» **PROBLEM TO WORK ON**: Print verbatim the lines of the entries from the one containing "Write part 4" to the last, inclusive, and no others.

» **Part of a data file**:
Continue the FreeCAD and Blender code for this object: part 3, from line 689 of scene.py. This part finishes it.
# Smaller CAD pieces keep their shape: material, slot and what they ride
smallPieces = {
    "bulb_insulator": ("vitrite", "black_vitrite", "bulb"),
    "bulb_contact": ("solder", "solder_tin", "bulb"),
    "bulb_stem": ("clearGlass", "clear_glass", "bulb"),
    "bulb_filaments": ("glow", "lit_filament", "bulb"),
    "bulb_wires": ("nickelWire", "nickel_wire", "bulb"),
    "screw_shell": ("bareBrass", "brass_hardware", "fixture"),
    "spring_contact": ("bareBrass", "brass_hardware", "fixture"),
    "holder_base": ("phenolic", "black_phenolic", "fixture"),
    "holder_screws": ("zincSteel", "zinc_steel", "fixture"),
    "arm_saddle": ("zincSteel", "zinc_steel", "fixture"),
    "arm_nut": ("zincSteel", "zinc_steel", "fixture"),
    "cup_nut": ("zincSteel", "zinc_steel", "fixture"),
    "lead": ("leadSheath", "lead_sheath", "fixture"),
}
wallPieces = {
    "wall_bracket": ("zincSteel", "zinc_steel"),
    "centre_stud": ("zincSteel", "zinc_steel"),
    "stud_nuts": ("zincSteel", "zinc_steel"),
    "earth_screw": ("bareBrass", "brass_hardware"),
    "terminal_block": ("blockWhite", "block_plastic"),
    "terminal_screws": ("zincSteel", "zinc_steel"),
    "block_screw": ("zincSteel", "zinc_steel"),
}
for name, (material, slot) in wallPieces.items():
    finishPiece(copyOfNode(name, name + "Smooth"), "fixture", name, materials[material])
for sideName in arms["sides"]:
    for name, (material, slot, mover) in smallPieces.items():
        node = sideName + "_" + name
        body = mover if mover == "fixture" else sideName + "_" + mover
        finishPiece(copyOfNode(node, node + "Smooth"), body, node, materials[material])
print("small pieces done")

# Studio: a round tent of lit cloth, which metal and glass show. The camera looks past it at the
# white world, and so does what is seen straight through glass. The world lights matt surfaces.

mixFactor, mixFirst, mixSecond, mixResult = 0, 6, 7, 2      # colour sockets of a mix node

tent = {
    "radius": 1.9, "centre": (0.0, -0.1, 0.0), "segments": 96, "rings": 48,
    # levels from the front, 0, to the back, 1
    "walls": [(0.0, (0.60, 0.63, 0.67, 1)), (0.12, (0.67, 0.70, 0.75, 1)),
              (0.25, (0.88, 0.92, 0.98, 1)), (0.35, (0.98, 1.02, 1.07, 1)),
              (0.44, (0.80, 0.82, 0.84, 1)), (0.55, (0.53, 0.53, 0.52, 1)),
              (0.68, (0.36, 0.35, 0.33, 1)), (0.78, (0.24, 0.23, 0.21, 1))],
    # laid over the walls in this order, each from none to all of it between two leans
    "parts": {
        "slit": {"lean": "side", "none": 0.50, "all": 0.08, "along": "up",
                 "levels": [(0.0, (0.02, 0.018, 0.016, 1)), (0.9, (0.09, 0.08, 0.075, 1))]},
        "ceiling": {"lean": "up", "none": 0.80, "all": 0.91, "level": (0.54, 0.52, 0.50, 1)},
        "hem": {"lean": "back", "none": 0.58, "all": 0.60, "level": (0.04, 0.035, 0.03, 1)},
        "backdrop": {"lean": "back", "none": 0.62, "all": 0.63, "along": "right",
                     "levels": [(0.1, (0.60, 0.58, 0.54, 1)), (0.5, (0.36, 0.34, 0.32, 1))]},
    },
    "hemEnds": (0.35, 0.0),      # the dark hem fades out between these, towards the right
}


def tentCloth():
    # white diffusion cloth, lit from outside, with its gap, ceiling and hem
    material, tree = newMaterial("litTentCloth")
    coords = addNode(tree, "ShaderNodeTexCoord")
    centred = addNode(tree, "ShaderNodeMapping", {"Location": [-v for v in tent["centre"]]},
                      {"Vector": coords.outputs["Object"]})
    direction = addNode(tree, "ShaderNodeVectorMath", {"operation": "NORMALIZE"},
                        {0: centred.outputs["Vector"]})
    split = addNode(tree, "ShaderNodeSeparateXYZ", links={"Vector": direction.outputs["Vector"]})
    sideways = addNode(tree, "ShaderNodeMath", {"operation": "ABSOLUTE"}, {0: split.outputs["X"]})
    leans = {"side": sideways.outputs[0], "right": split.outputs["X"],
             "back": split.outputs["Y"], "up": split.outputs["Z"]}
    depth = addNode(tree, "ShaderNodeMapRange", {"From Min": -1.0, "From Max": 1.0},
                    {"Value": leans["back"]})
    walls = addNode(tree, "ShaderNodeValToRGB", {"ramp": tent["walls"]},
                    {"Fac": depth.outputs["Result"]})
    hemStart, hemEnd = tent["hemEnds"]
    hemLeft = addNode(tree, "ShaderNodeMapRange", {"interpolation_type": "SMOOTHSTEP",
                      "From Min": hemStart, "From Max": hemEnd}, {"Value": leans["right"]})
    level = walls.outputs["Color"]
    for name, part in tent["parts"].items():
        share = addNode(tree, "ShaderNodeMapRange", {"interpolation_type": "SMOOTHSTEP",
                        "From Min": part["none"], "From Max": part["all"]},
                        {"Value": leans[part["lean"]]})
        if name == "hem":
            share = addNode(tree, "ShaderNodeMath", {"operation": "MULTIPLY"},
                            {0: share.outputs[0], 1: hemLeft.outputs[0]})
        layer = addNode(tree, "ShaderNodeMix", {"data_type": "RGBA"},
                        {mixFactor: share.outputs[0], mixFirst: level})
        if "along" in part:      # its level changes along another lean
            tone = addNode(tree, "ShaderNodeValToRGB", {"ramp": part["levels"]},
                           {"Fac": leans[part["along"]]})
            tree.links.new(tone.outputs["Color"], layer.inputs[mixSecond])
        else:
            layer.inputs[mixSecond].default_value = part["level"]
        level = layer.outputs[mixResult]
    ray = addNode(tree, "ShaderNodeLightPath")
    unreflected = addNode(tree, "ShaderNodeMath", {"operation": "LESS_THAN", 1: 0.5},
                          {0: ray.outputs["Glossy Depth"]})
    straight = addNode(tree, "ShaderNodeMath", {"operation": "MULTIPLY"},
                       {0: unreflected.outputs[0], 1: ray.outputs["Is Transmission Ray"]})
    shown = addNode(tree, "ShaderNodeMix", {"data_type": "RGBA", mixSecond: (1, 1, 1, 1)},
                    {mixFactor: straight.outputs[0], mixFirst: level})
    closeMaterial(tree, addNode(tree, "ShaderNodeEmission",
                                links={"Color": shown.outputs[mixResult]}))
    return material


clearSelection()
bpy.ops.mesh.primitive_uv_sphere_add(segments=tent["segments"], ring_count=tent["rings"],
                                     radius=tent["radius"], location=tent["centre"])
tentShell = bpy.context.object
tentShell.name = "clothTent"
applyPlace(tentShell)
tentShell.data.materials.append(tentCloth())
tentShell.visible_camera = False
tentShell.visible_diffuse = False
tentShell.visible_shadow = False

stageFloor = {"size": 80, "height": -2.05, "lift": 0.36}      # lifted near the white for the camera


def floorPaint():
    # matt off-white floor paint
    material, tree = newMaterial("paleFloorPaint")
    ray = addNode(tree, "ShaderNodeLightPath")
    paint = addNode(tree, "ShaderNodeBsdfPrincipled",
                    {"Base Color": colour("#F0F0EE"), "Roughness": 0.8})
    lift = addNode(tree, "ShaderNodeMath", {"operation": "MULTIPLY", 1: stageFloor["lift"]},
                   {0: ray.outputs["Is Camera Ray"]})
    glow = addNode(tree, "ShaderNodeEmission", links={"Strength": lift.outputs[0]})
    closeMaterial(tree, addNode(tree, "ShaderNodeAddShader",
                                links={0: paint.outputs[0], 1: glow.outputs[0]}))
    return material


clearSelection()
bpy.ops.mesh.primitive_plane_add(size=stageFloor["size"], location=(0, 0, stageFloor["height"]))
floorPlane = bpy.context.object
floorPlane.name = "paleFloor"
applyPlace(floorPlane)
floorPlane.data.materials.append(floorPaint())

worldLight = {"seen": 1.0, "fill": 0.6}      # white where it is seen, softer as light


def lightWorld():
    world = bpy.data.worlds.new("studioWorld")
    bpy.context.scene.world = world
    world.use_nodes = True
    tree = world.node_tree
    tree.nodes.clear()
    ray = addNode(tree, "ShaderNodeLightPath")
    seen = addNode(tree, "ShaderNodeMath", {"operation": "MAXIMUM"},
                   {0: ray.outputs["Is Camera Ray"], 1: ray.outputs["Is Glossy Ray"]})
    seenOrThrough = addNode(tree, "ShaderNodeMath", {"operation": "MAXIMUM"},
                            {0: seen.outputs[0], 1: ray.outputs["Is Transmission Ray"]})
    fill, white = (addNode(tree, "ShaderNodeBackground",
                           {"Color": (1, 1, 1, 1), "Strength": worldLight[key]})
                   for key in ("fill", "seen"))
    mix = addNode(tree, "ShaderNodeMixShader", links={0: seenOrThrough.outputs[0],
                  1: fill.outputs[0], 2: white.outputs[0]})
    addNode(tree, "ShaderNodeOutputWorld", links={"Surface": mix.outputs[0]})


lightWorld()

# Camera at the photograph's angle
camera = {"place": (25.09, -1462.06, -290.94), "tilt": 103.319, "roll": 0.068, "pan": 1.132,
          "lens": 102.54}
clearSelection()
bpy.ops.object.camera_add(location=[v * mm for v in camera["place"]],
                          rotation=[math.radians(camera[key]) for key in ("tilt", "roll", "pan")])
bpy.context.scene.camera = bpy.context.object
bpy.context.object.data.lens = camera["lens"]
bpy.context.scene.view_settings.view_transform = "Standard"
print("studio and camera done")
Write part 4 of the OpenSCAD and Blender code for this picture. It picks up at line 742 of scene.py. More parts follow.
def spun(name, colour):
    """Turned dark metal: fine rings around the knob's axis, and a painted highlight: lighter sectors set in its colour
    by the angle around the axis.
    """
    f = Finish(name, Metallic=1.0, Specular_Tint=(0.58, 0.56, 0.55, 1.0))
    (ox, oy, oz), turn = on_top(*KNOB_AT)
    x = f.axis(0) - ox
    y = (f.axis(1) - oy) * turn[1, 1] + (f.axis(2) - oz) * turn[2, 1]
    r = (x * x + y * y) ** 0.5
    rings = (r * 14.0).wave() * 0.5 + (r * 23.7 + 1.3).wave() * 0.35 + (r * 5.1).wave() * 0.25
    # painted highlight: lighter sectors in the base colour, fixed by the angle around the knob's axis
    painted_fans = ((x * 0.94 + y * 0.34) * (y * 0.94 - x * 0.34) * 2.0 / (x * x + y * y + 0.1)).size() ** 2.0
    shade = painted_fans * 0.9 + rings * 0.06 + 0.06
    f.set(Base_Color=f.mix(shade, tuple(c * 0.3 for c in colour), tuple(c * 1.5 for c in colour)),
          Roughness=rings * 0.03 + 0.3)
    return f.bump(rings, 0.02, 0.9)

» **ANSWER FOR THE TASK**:
Write part 4 of the OpenSCAD and Blender code for this picture. It picks up at line 742 of scene.py. More parts follow.
def spun(name, colour):
    """Turned dark metal: fine rings around the knob's axis, and a painted highlight: lighter sectors set in its colour
    by the angle around the axis.
    """
    f = Finish(name, Metallic=1.0, Specular_Tint=(0.58, 0.56, 0.55, 1.0))
    (ox, oy, oz), turn = on_top(*KNOB_AT)
    x = f.axis(0) - ox
    y = (f.axis(1) - oy) * turn[1, 1] + (f.axis(2) - oz) * turn[2, 1]
    r = (x * x + y * y) ** 0.5
    rings = (r * 14.0).wave() * 0.5 + (r * 23.7 + 1.3).wave() * 0.35 + (r * 5.1).wave() * 0.25
    # painted highlight: lighter sectors in the base colour, fixed by the angle around the knob's axis
    painted_fans = ((x * 0.94 + y * 0.34) * (y * 0.94 - x * 0.34) * 2.0 / (x * x + y * y + 0.1)).size() ** 2.0
    shade = painted_fans * 0.9 + rings * 0.06 + 0.06
    f.set(Base_Color=f.mix(shade, tuple(c * 0.3 for c in colour), tuple(c * 1.5 for c in colour)),
          Roughness=rings * 0.03 + 0.3)
    return f.bump(rings, 0.02, 0.9)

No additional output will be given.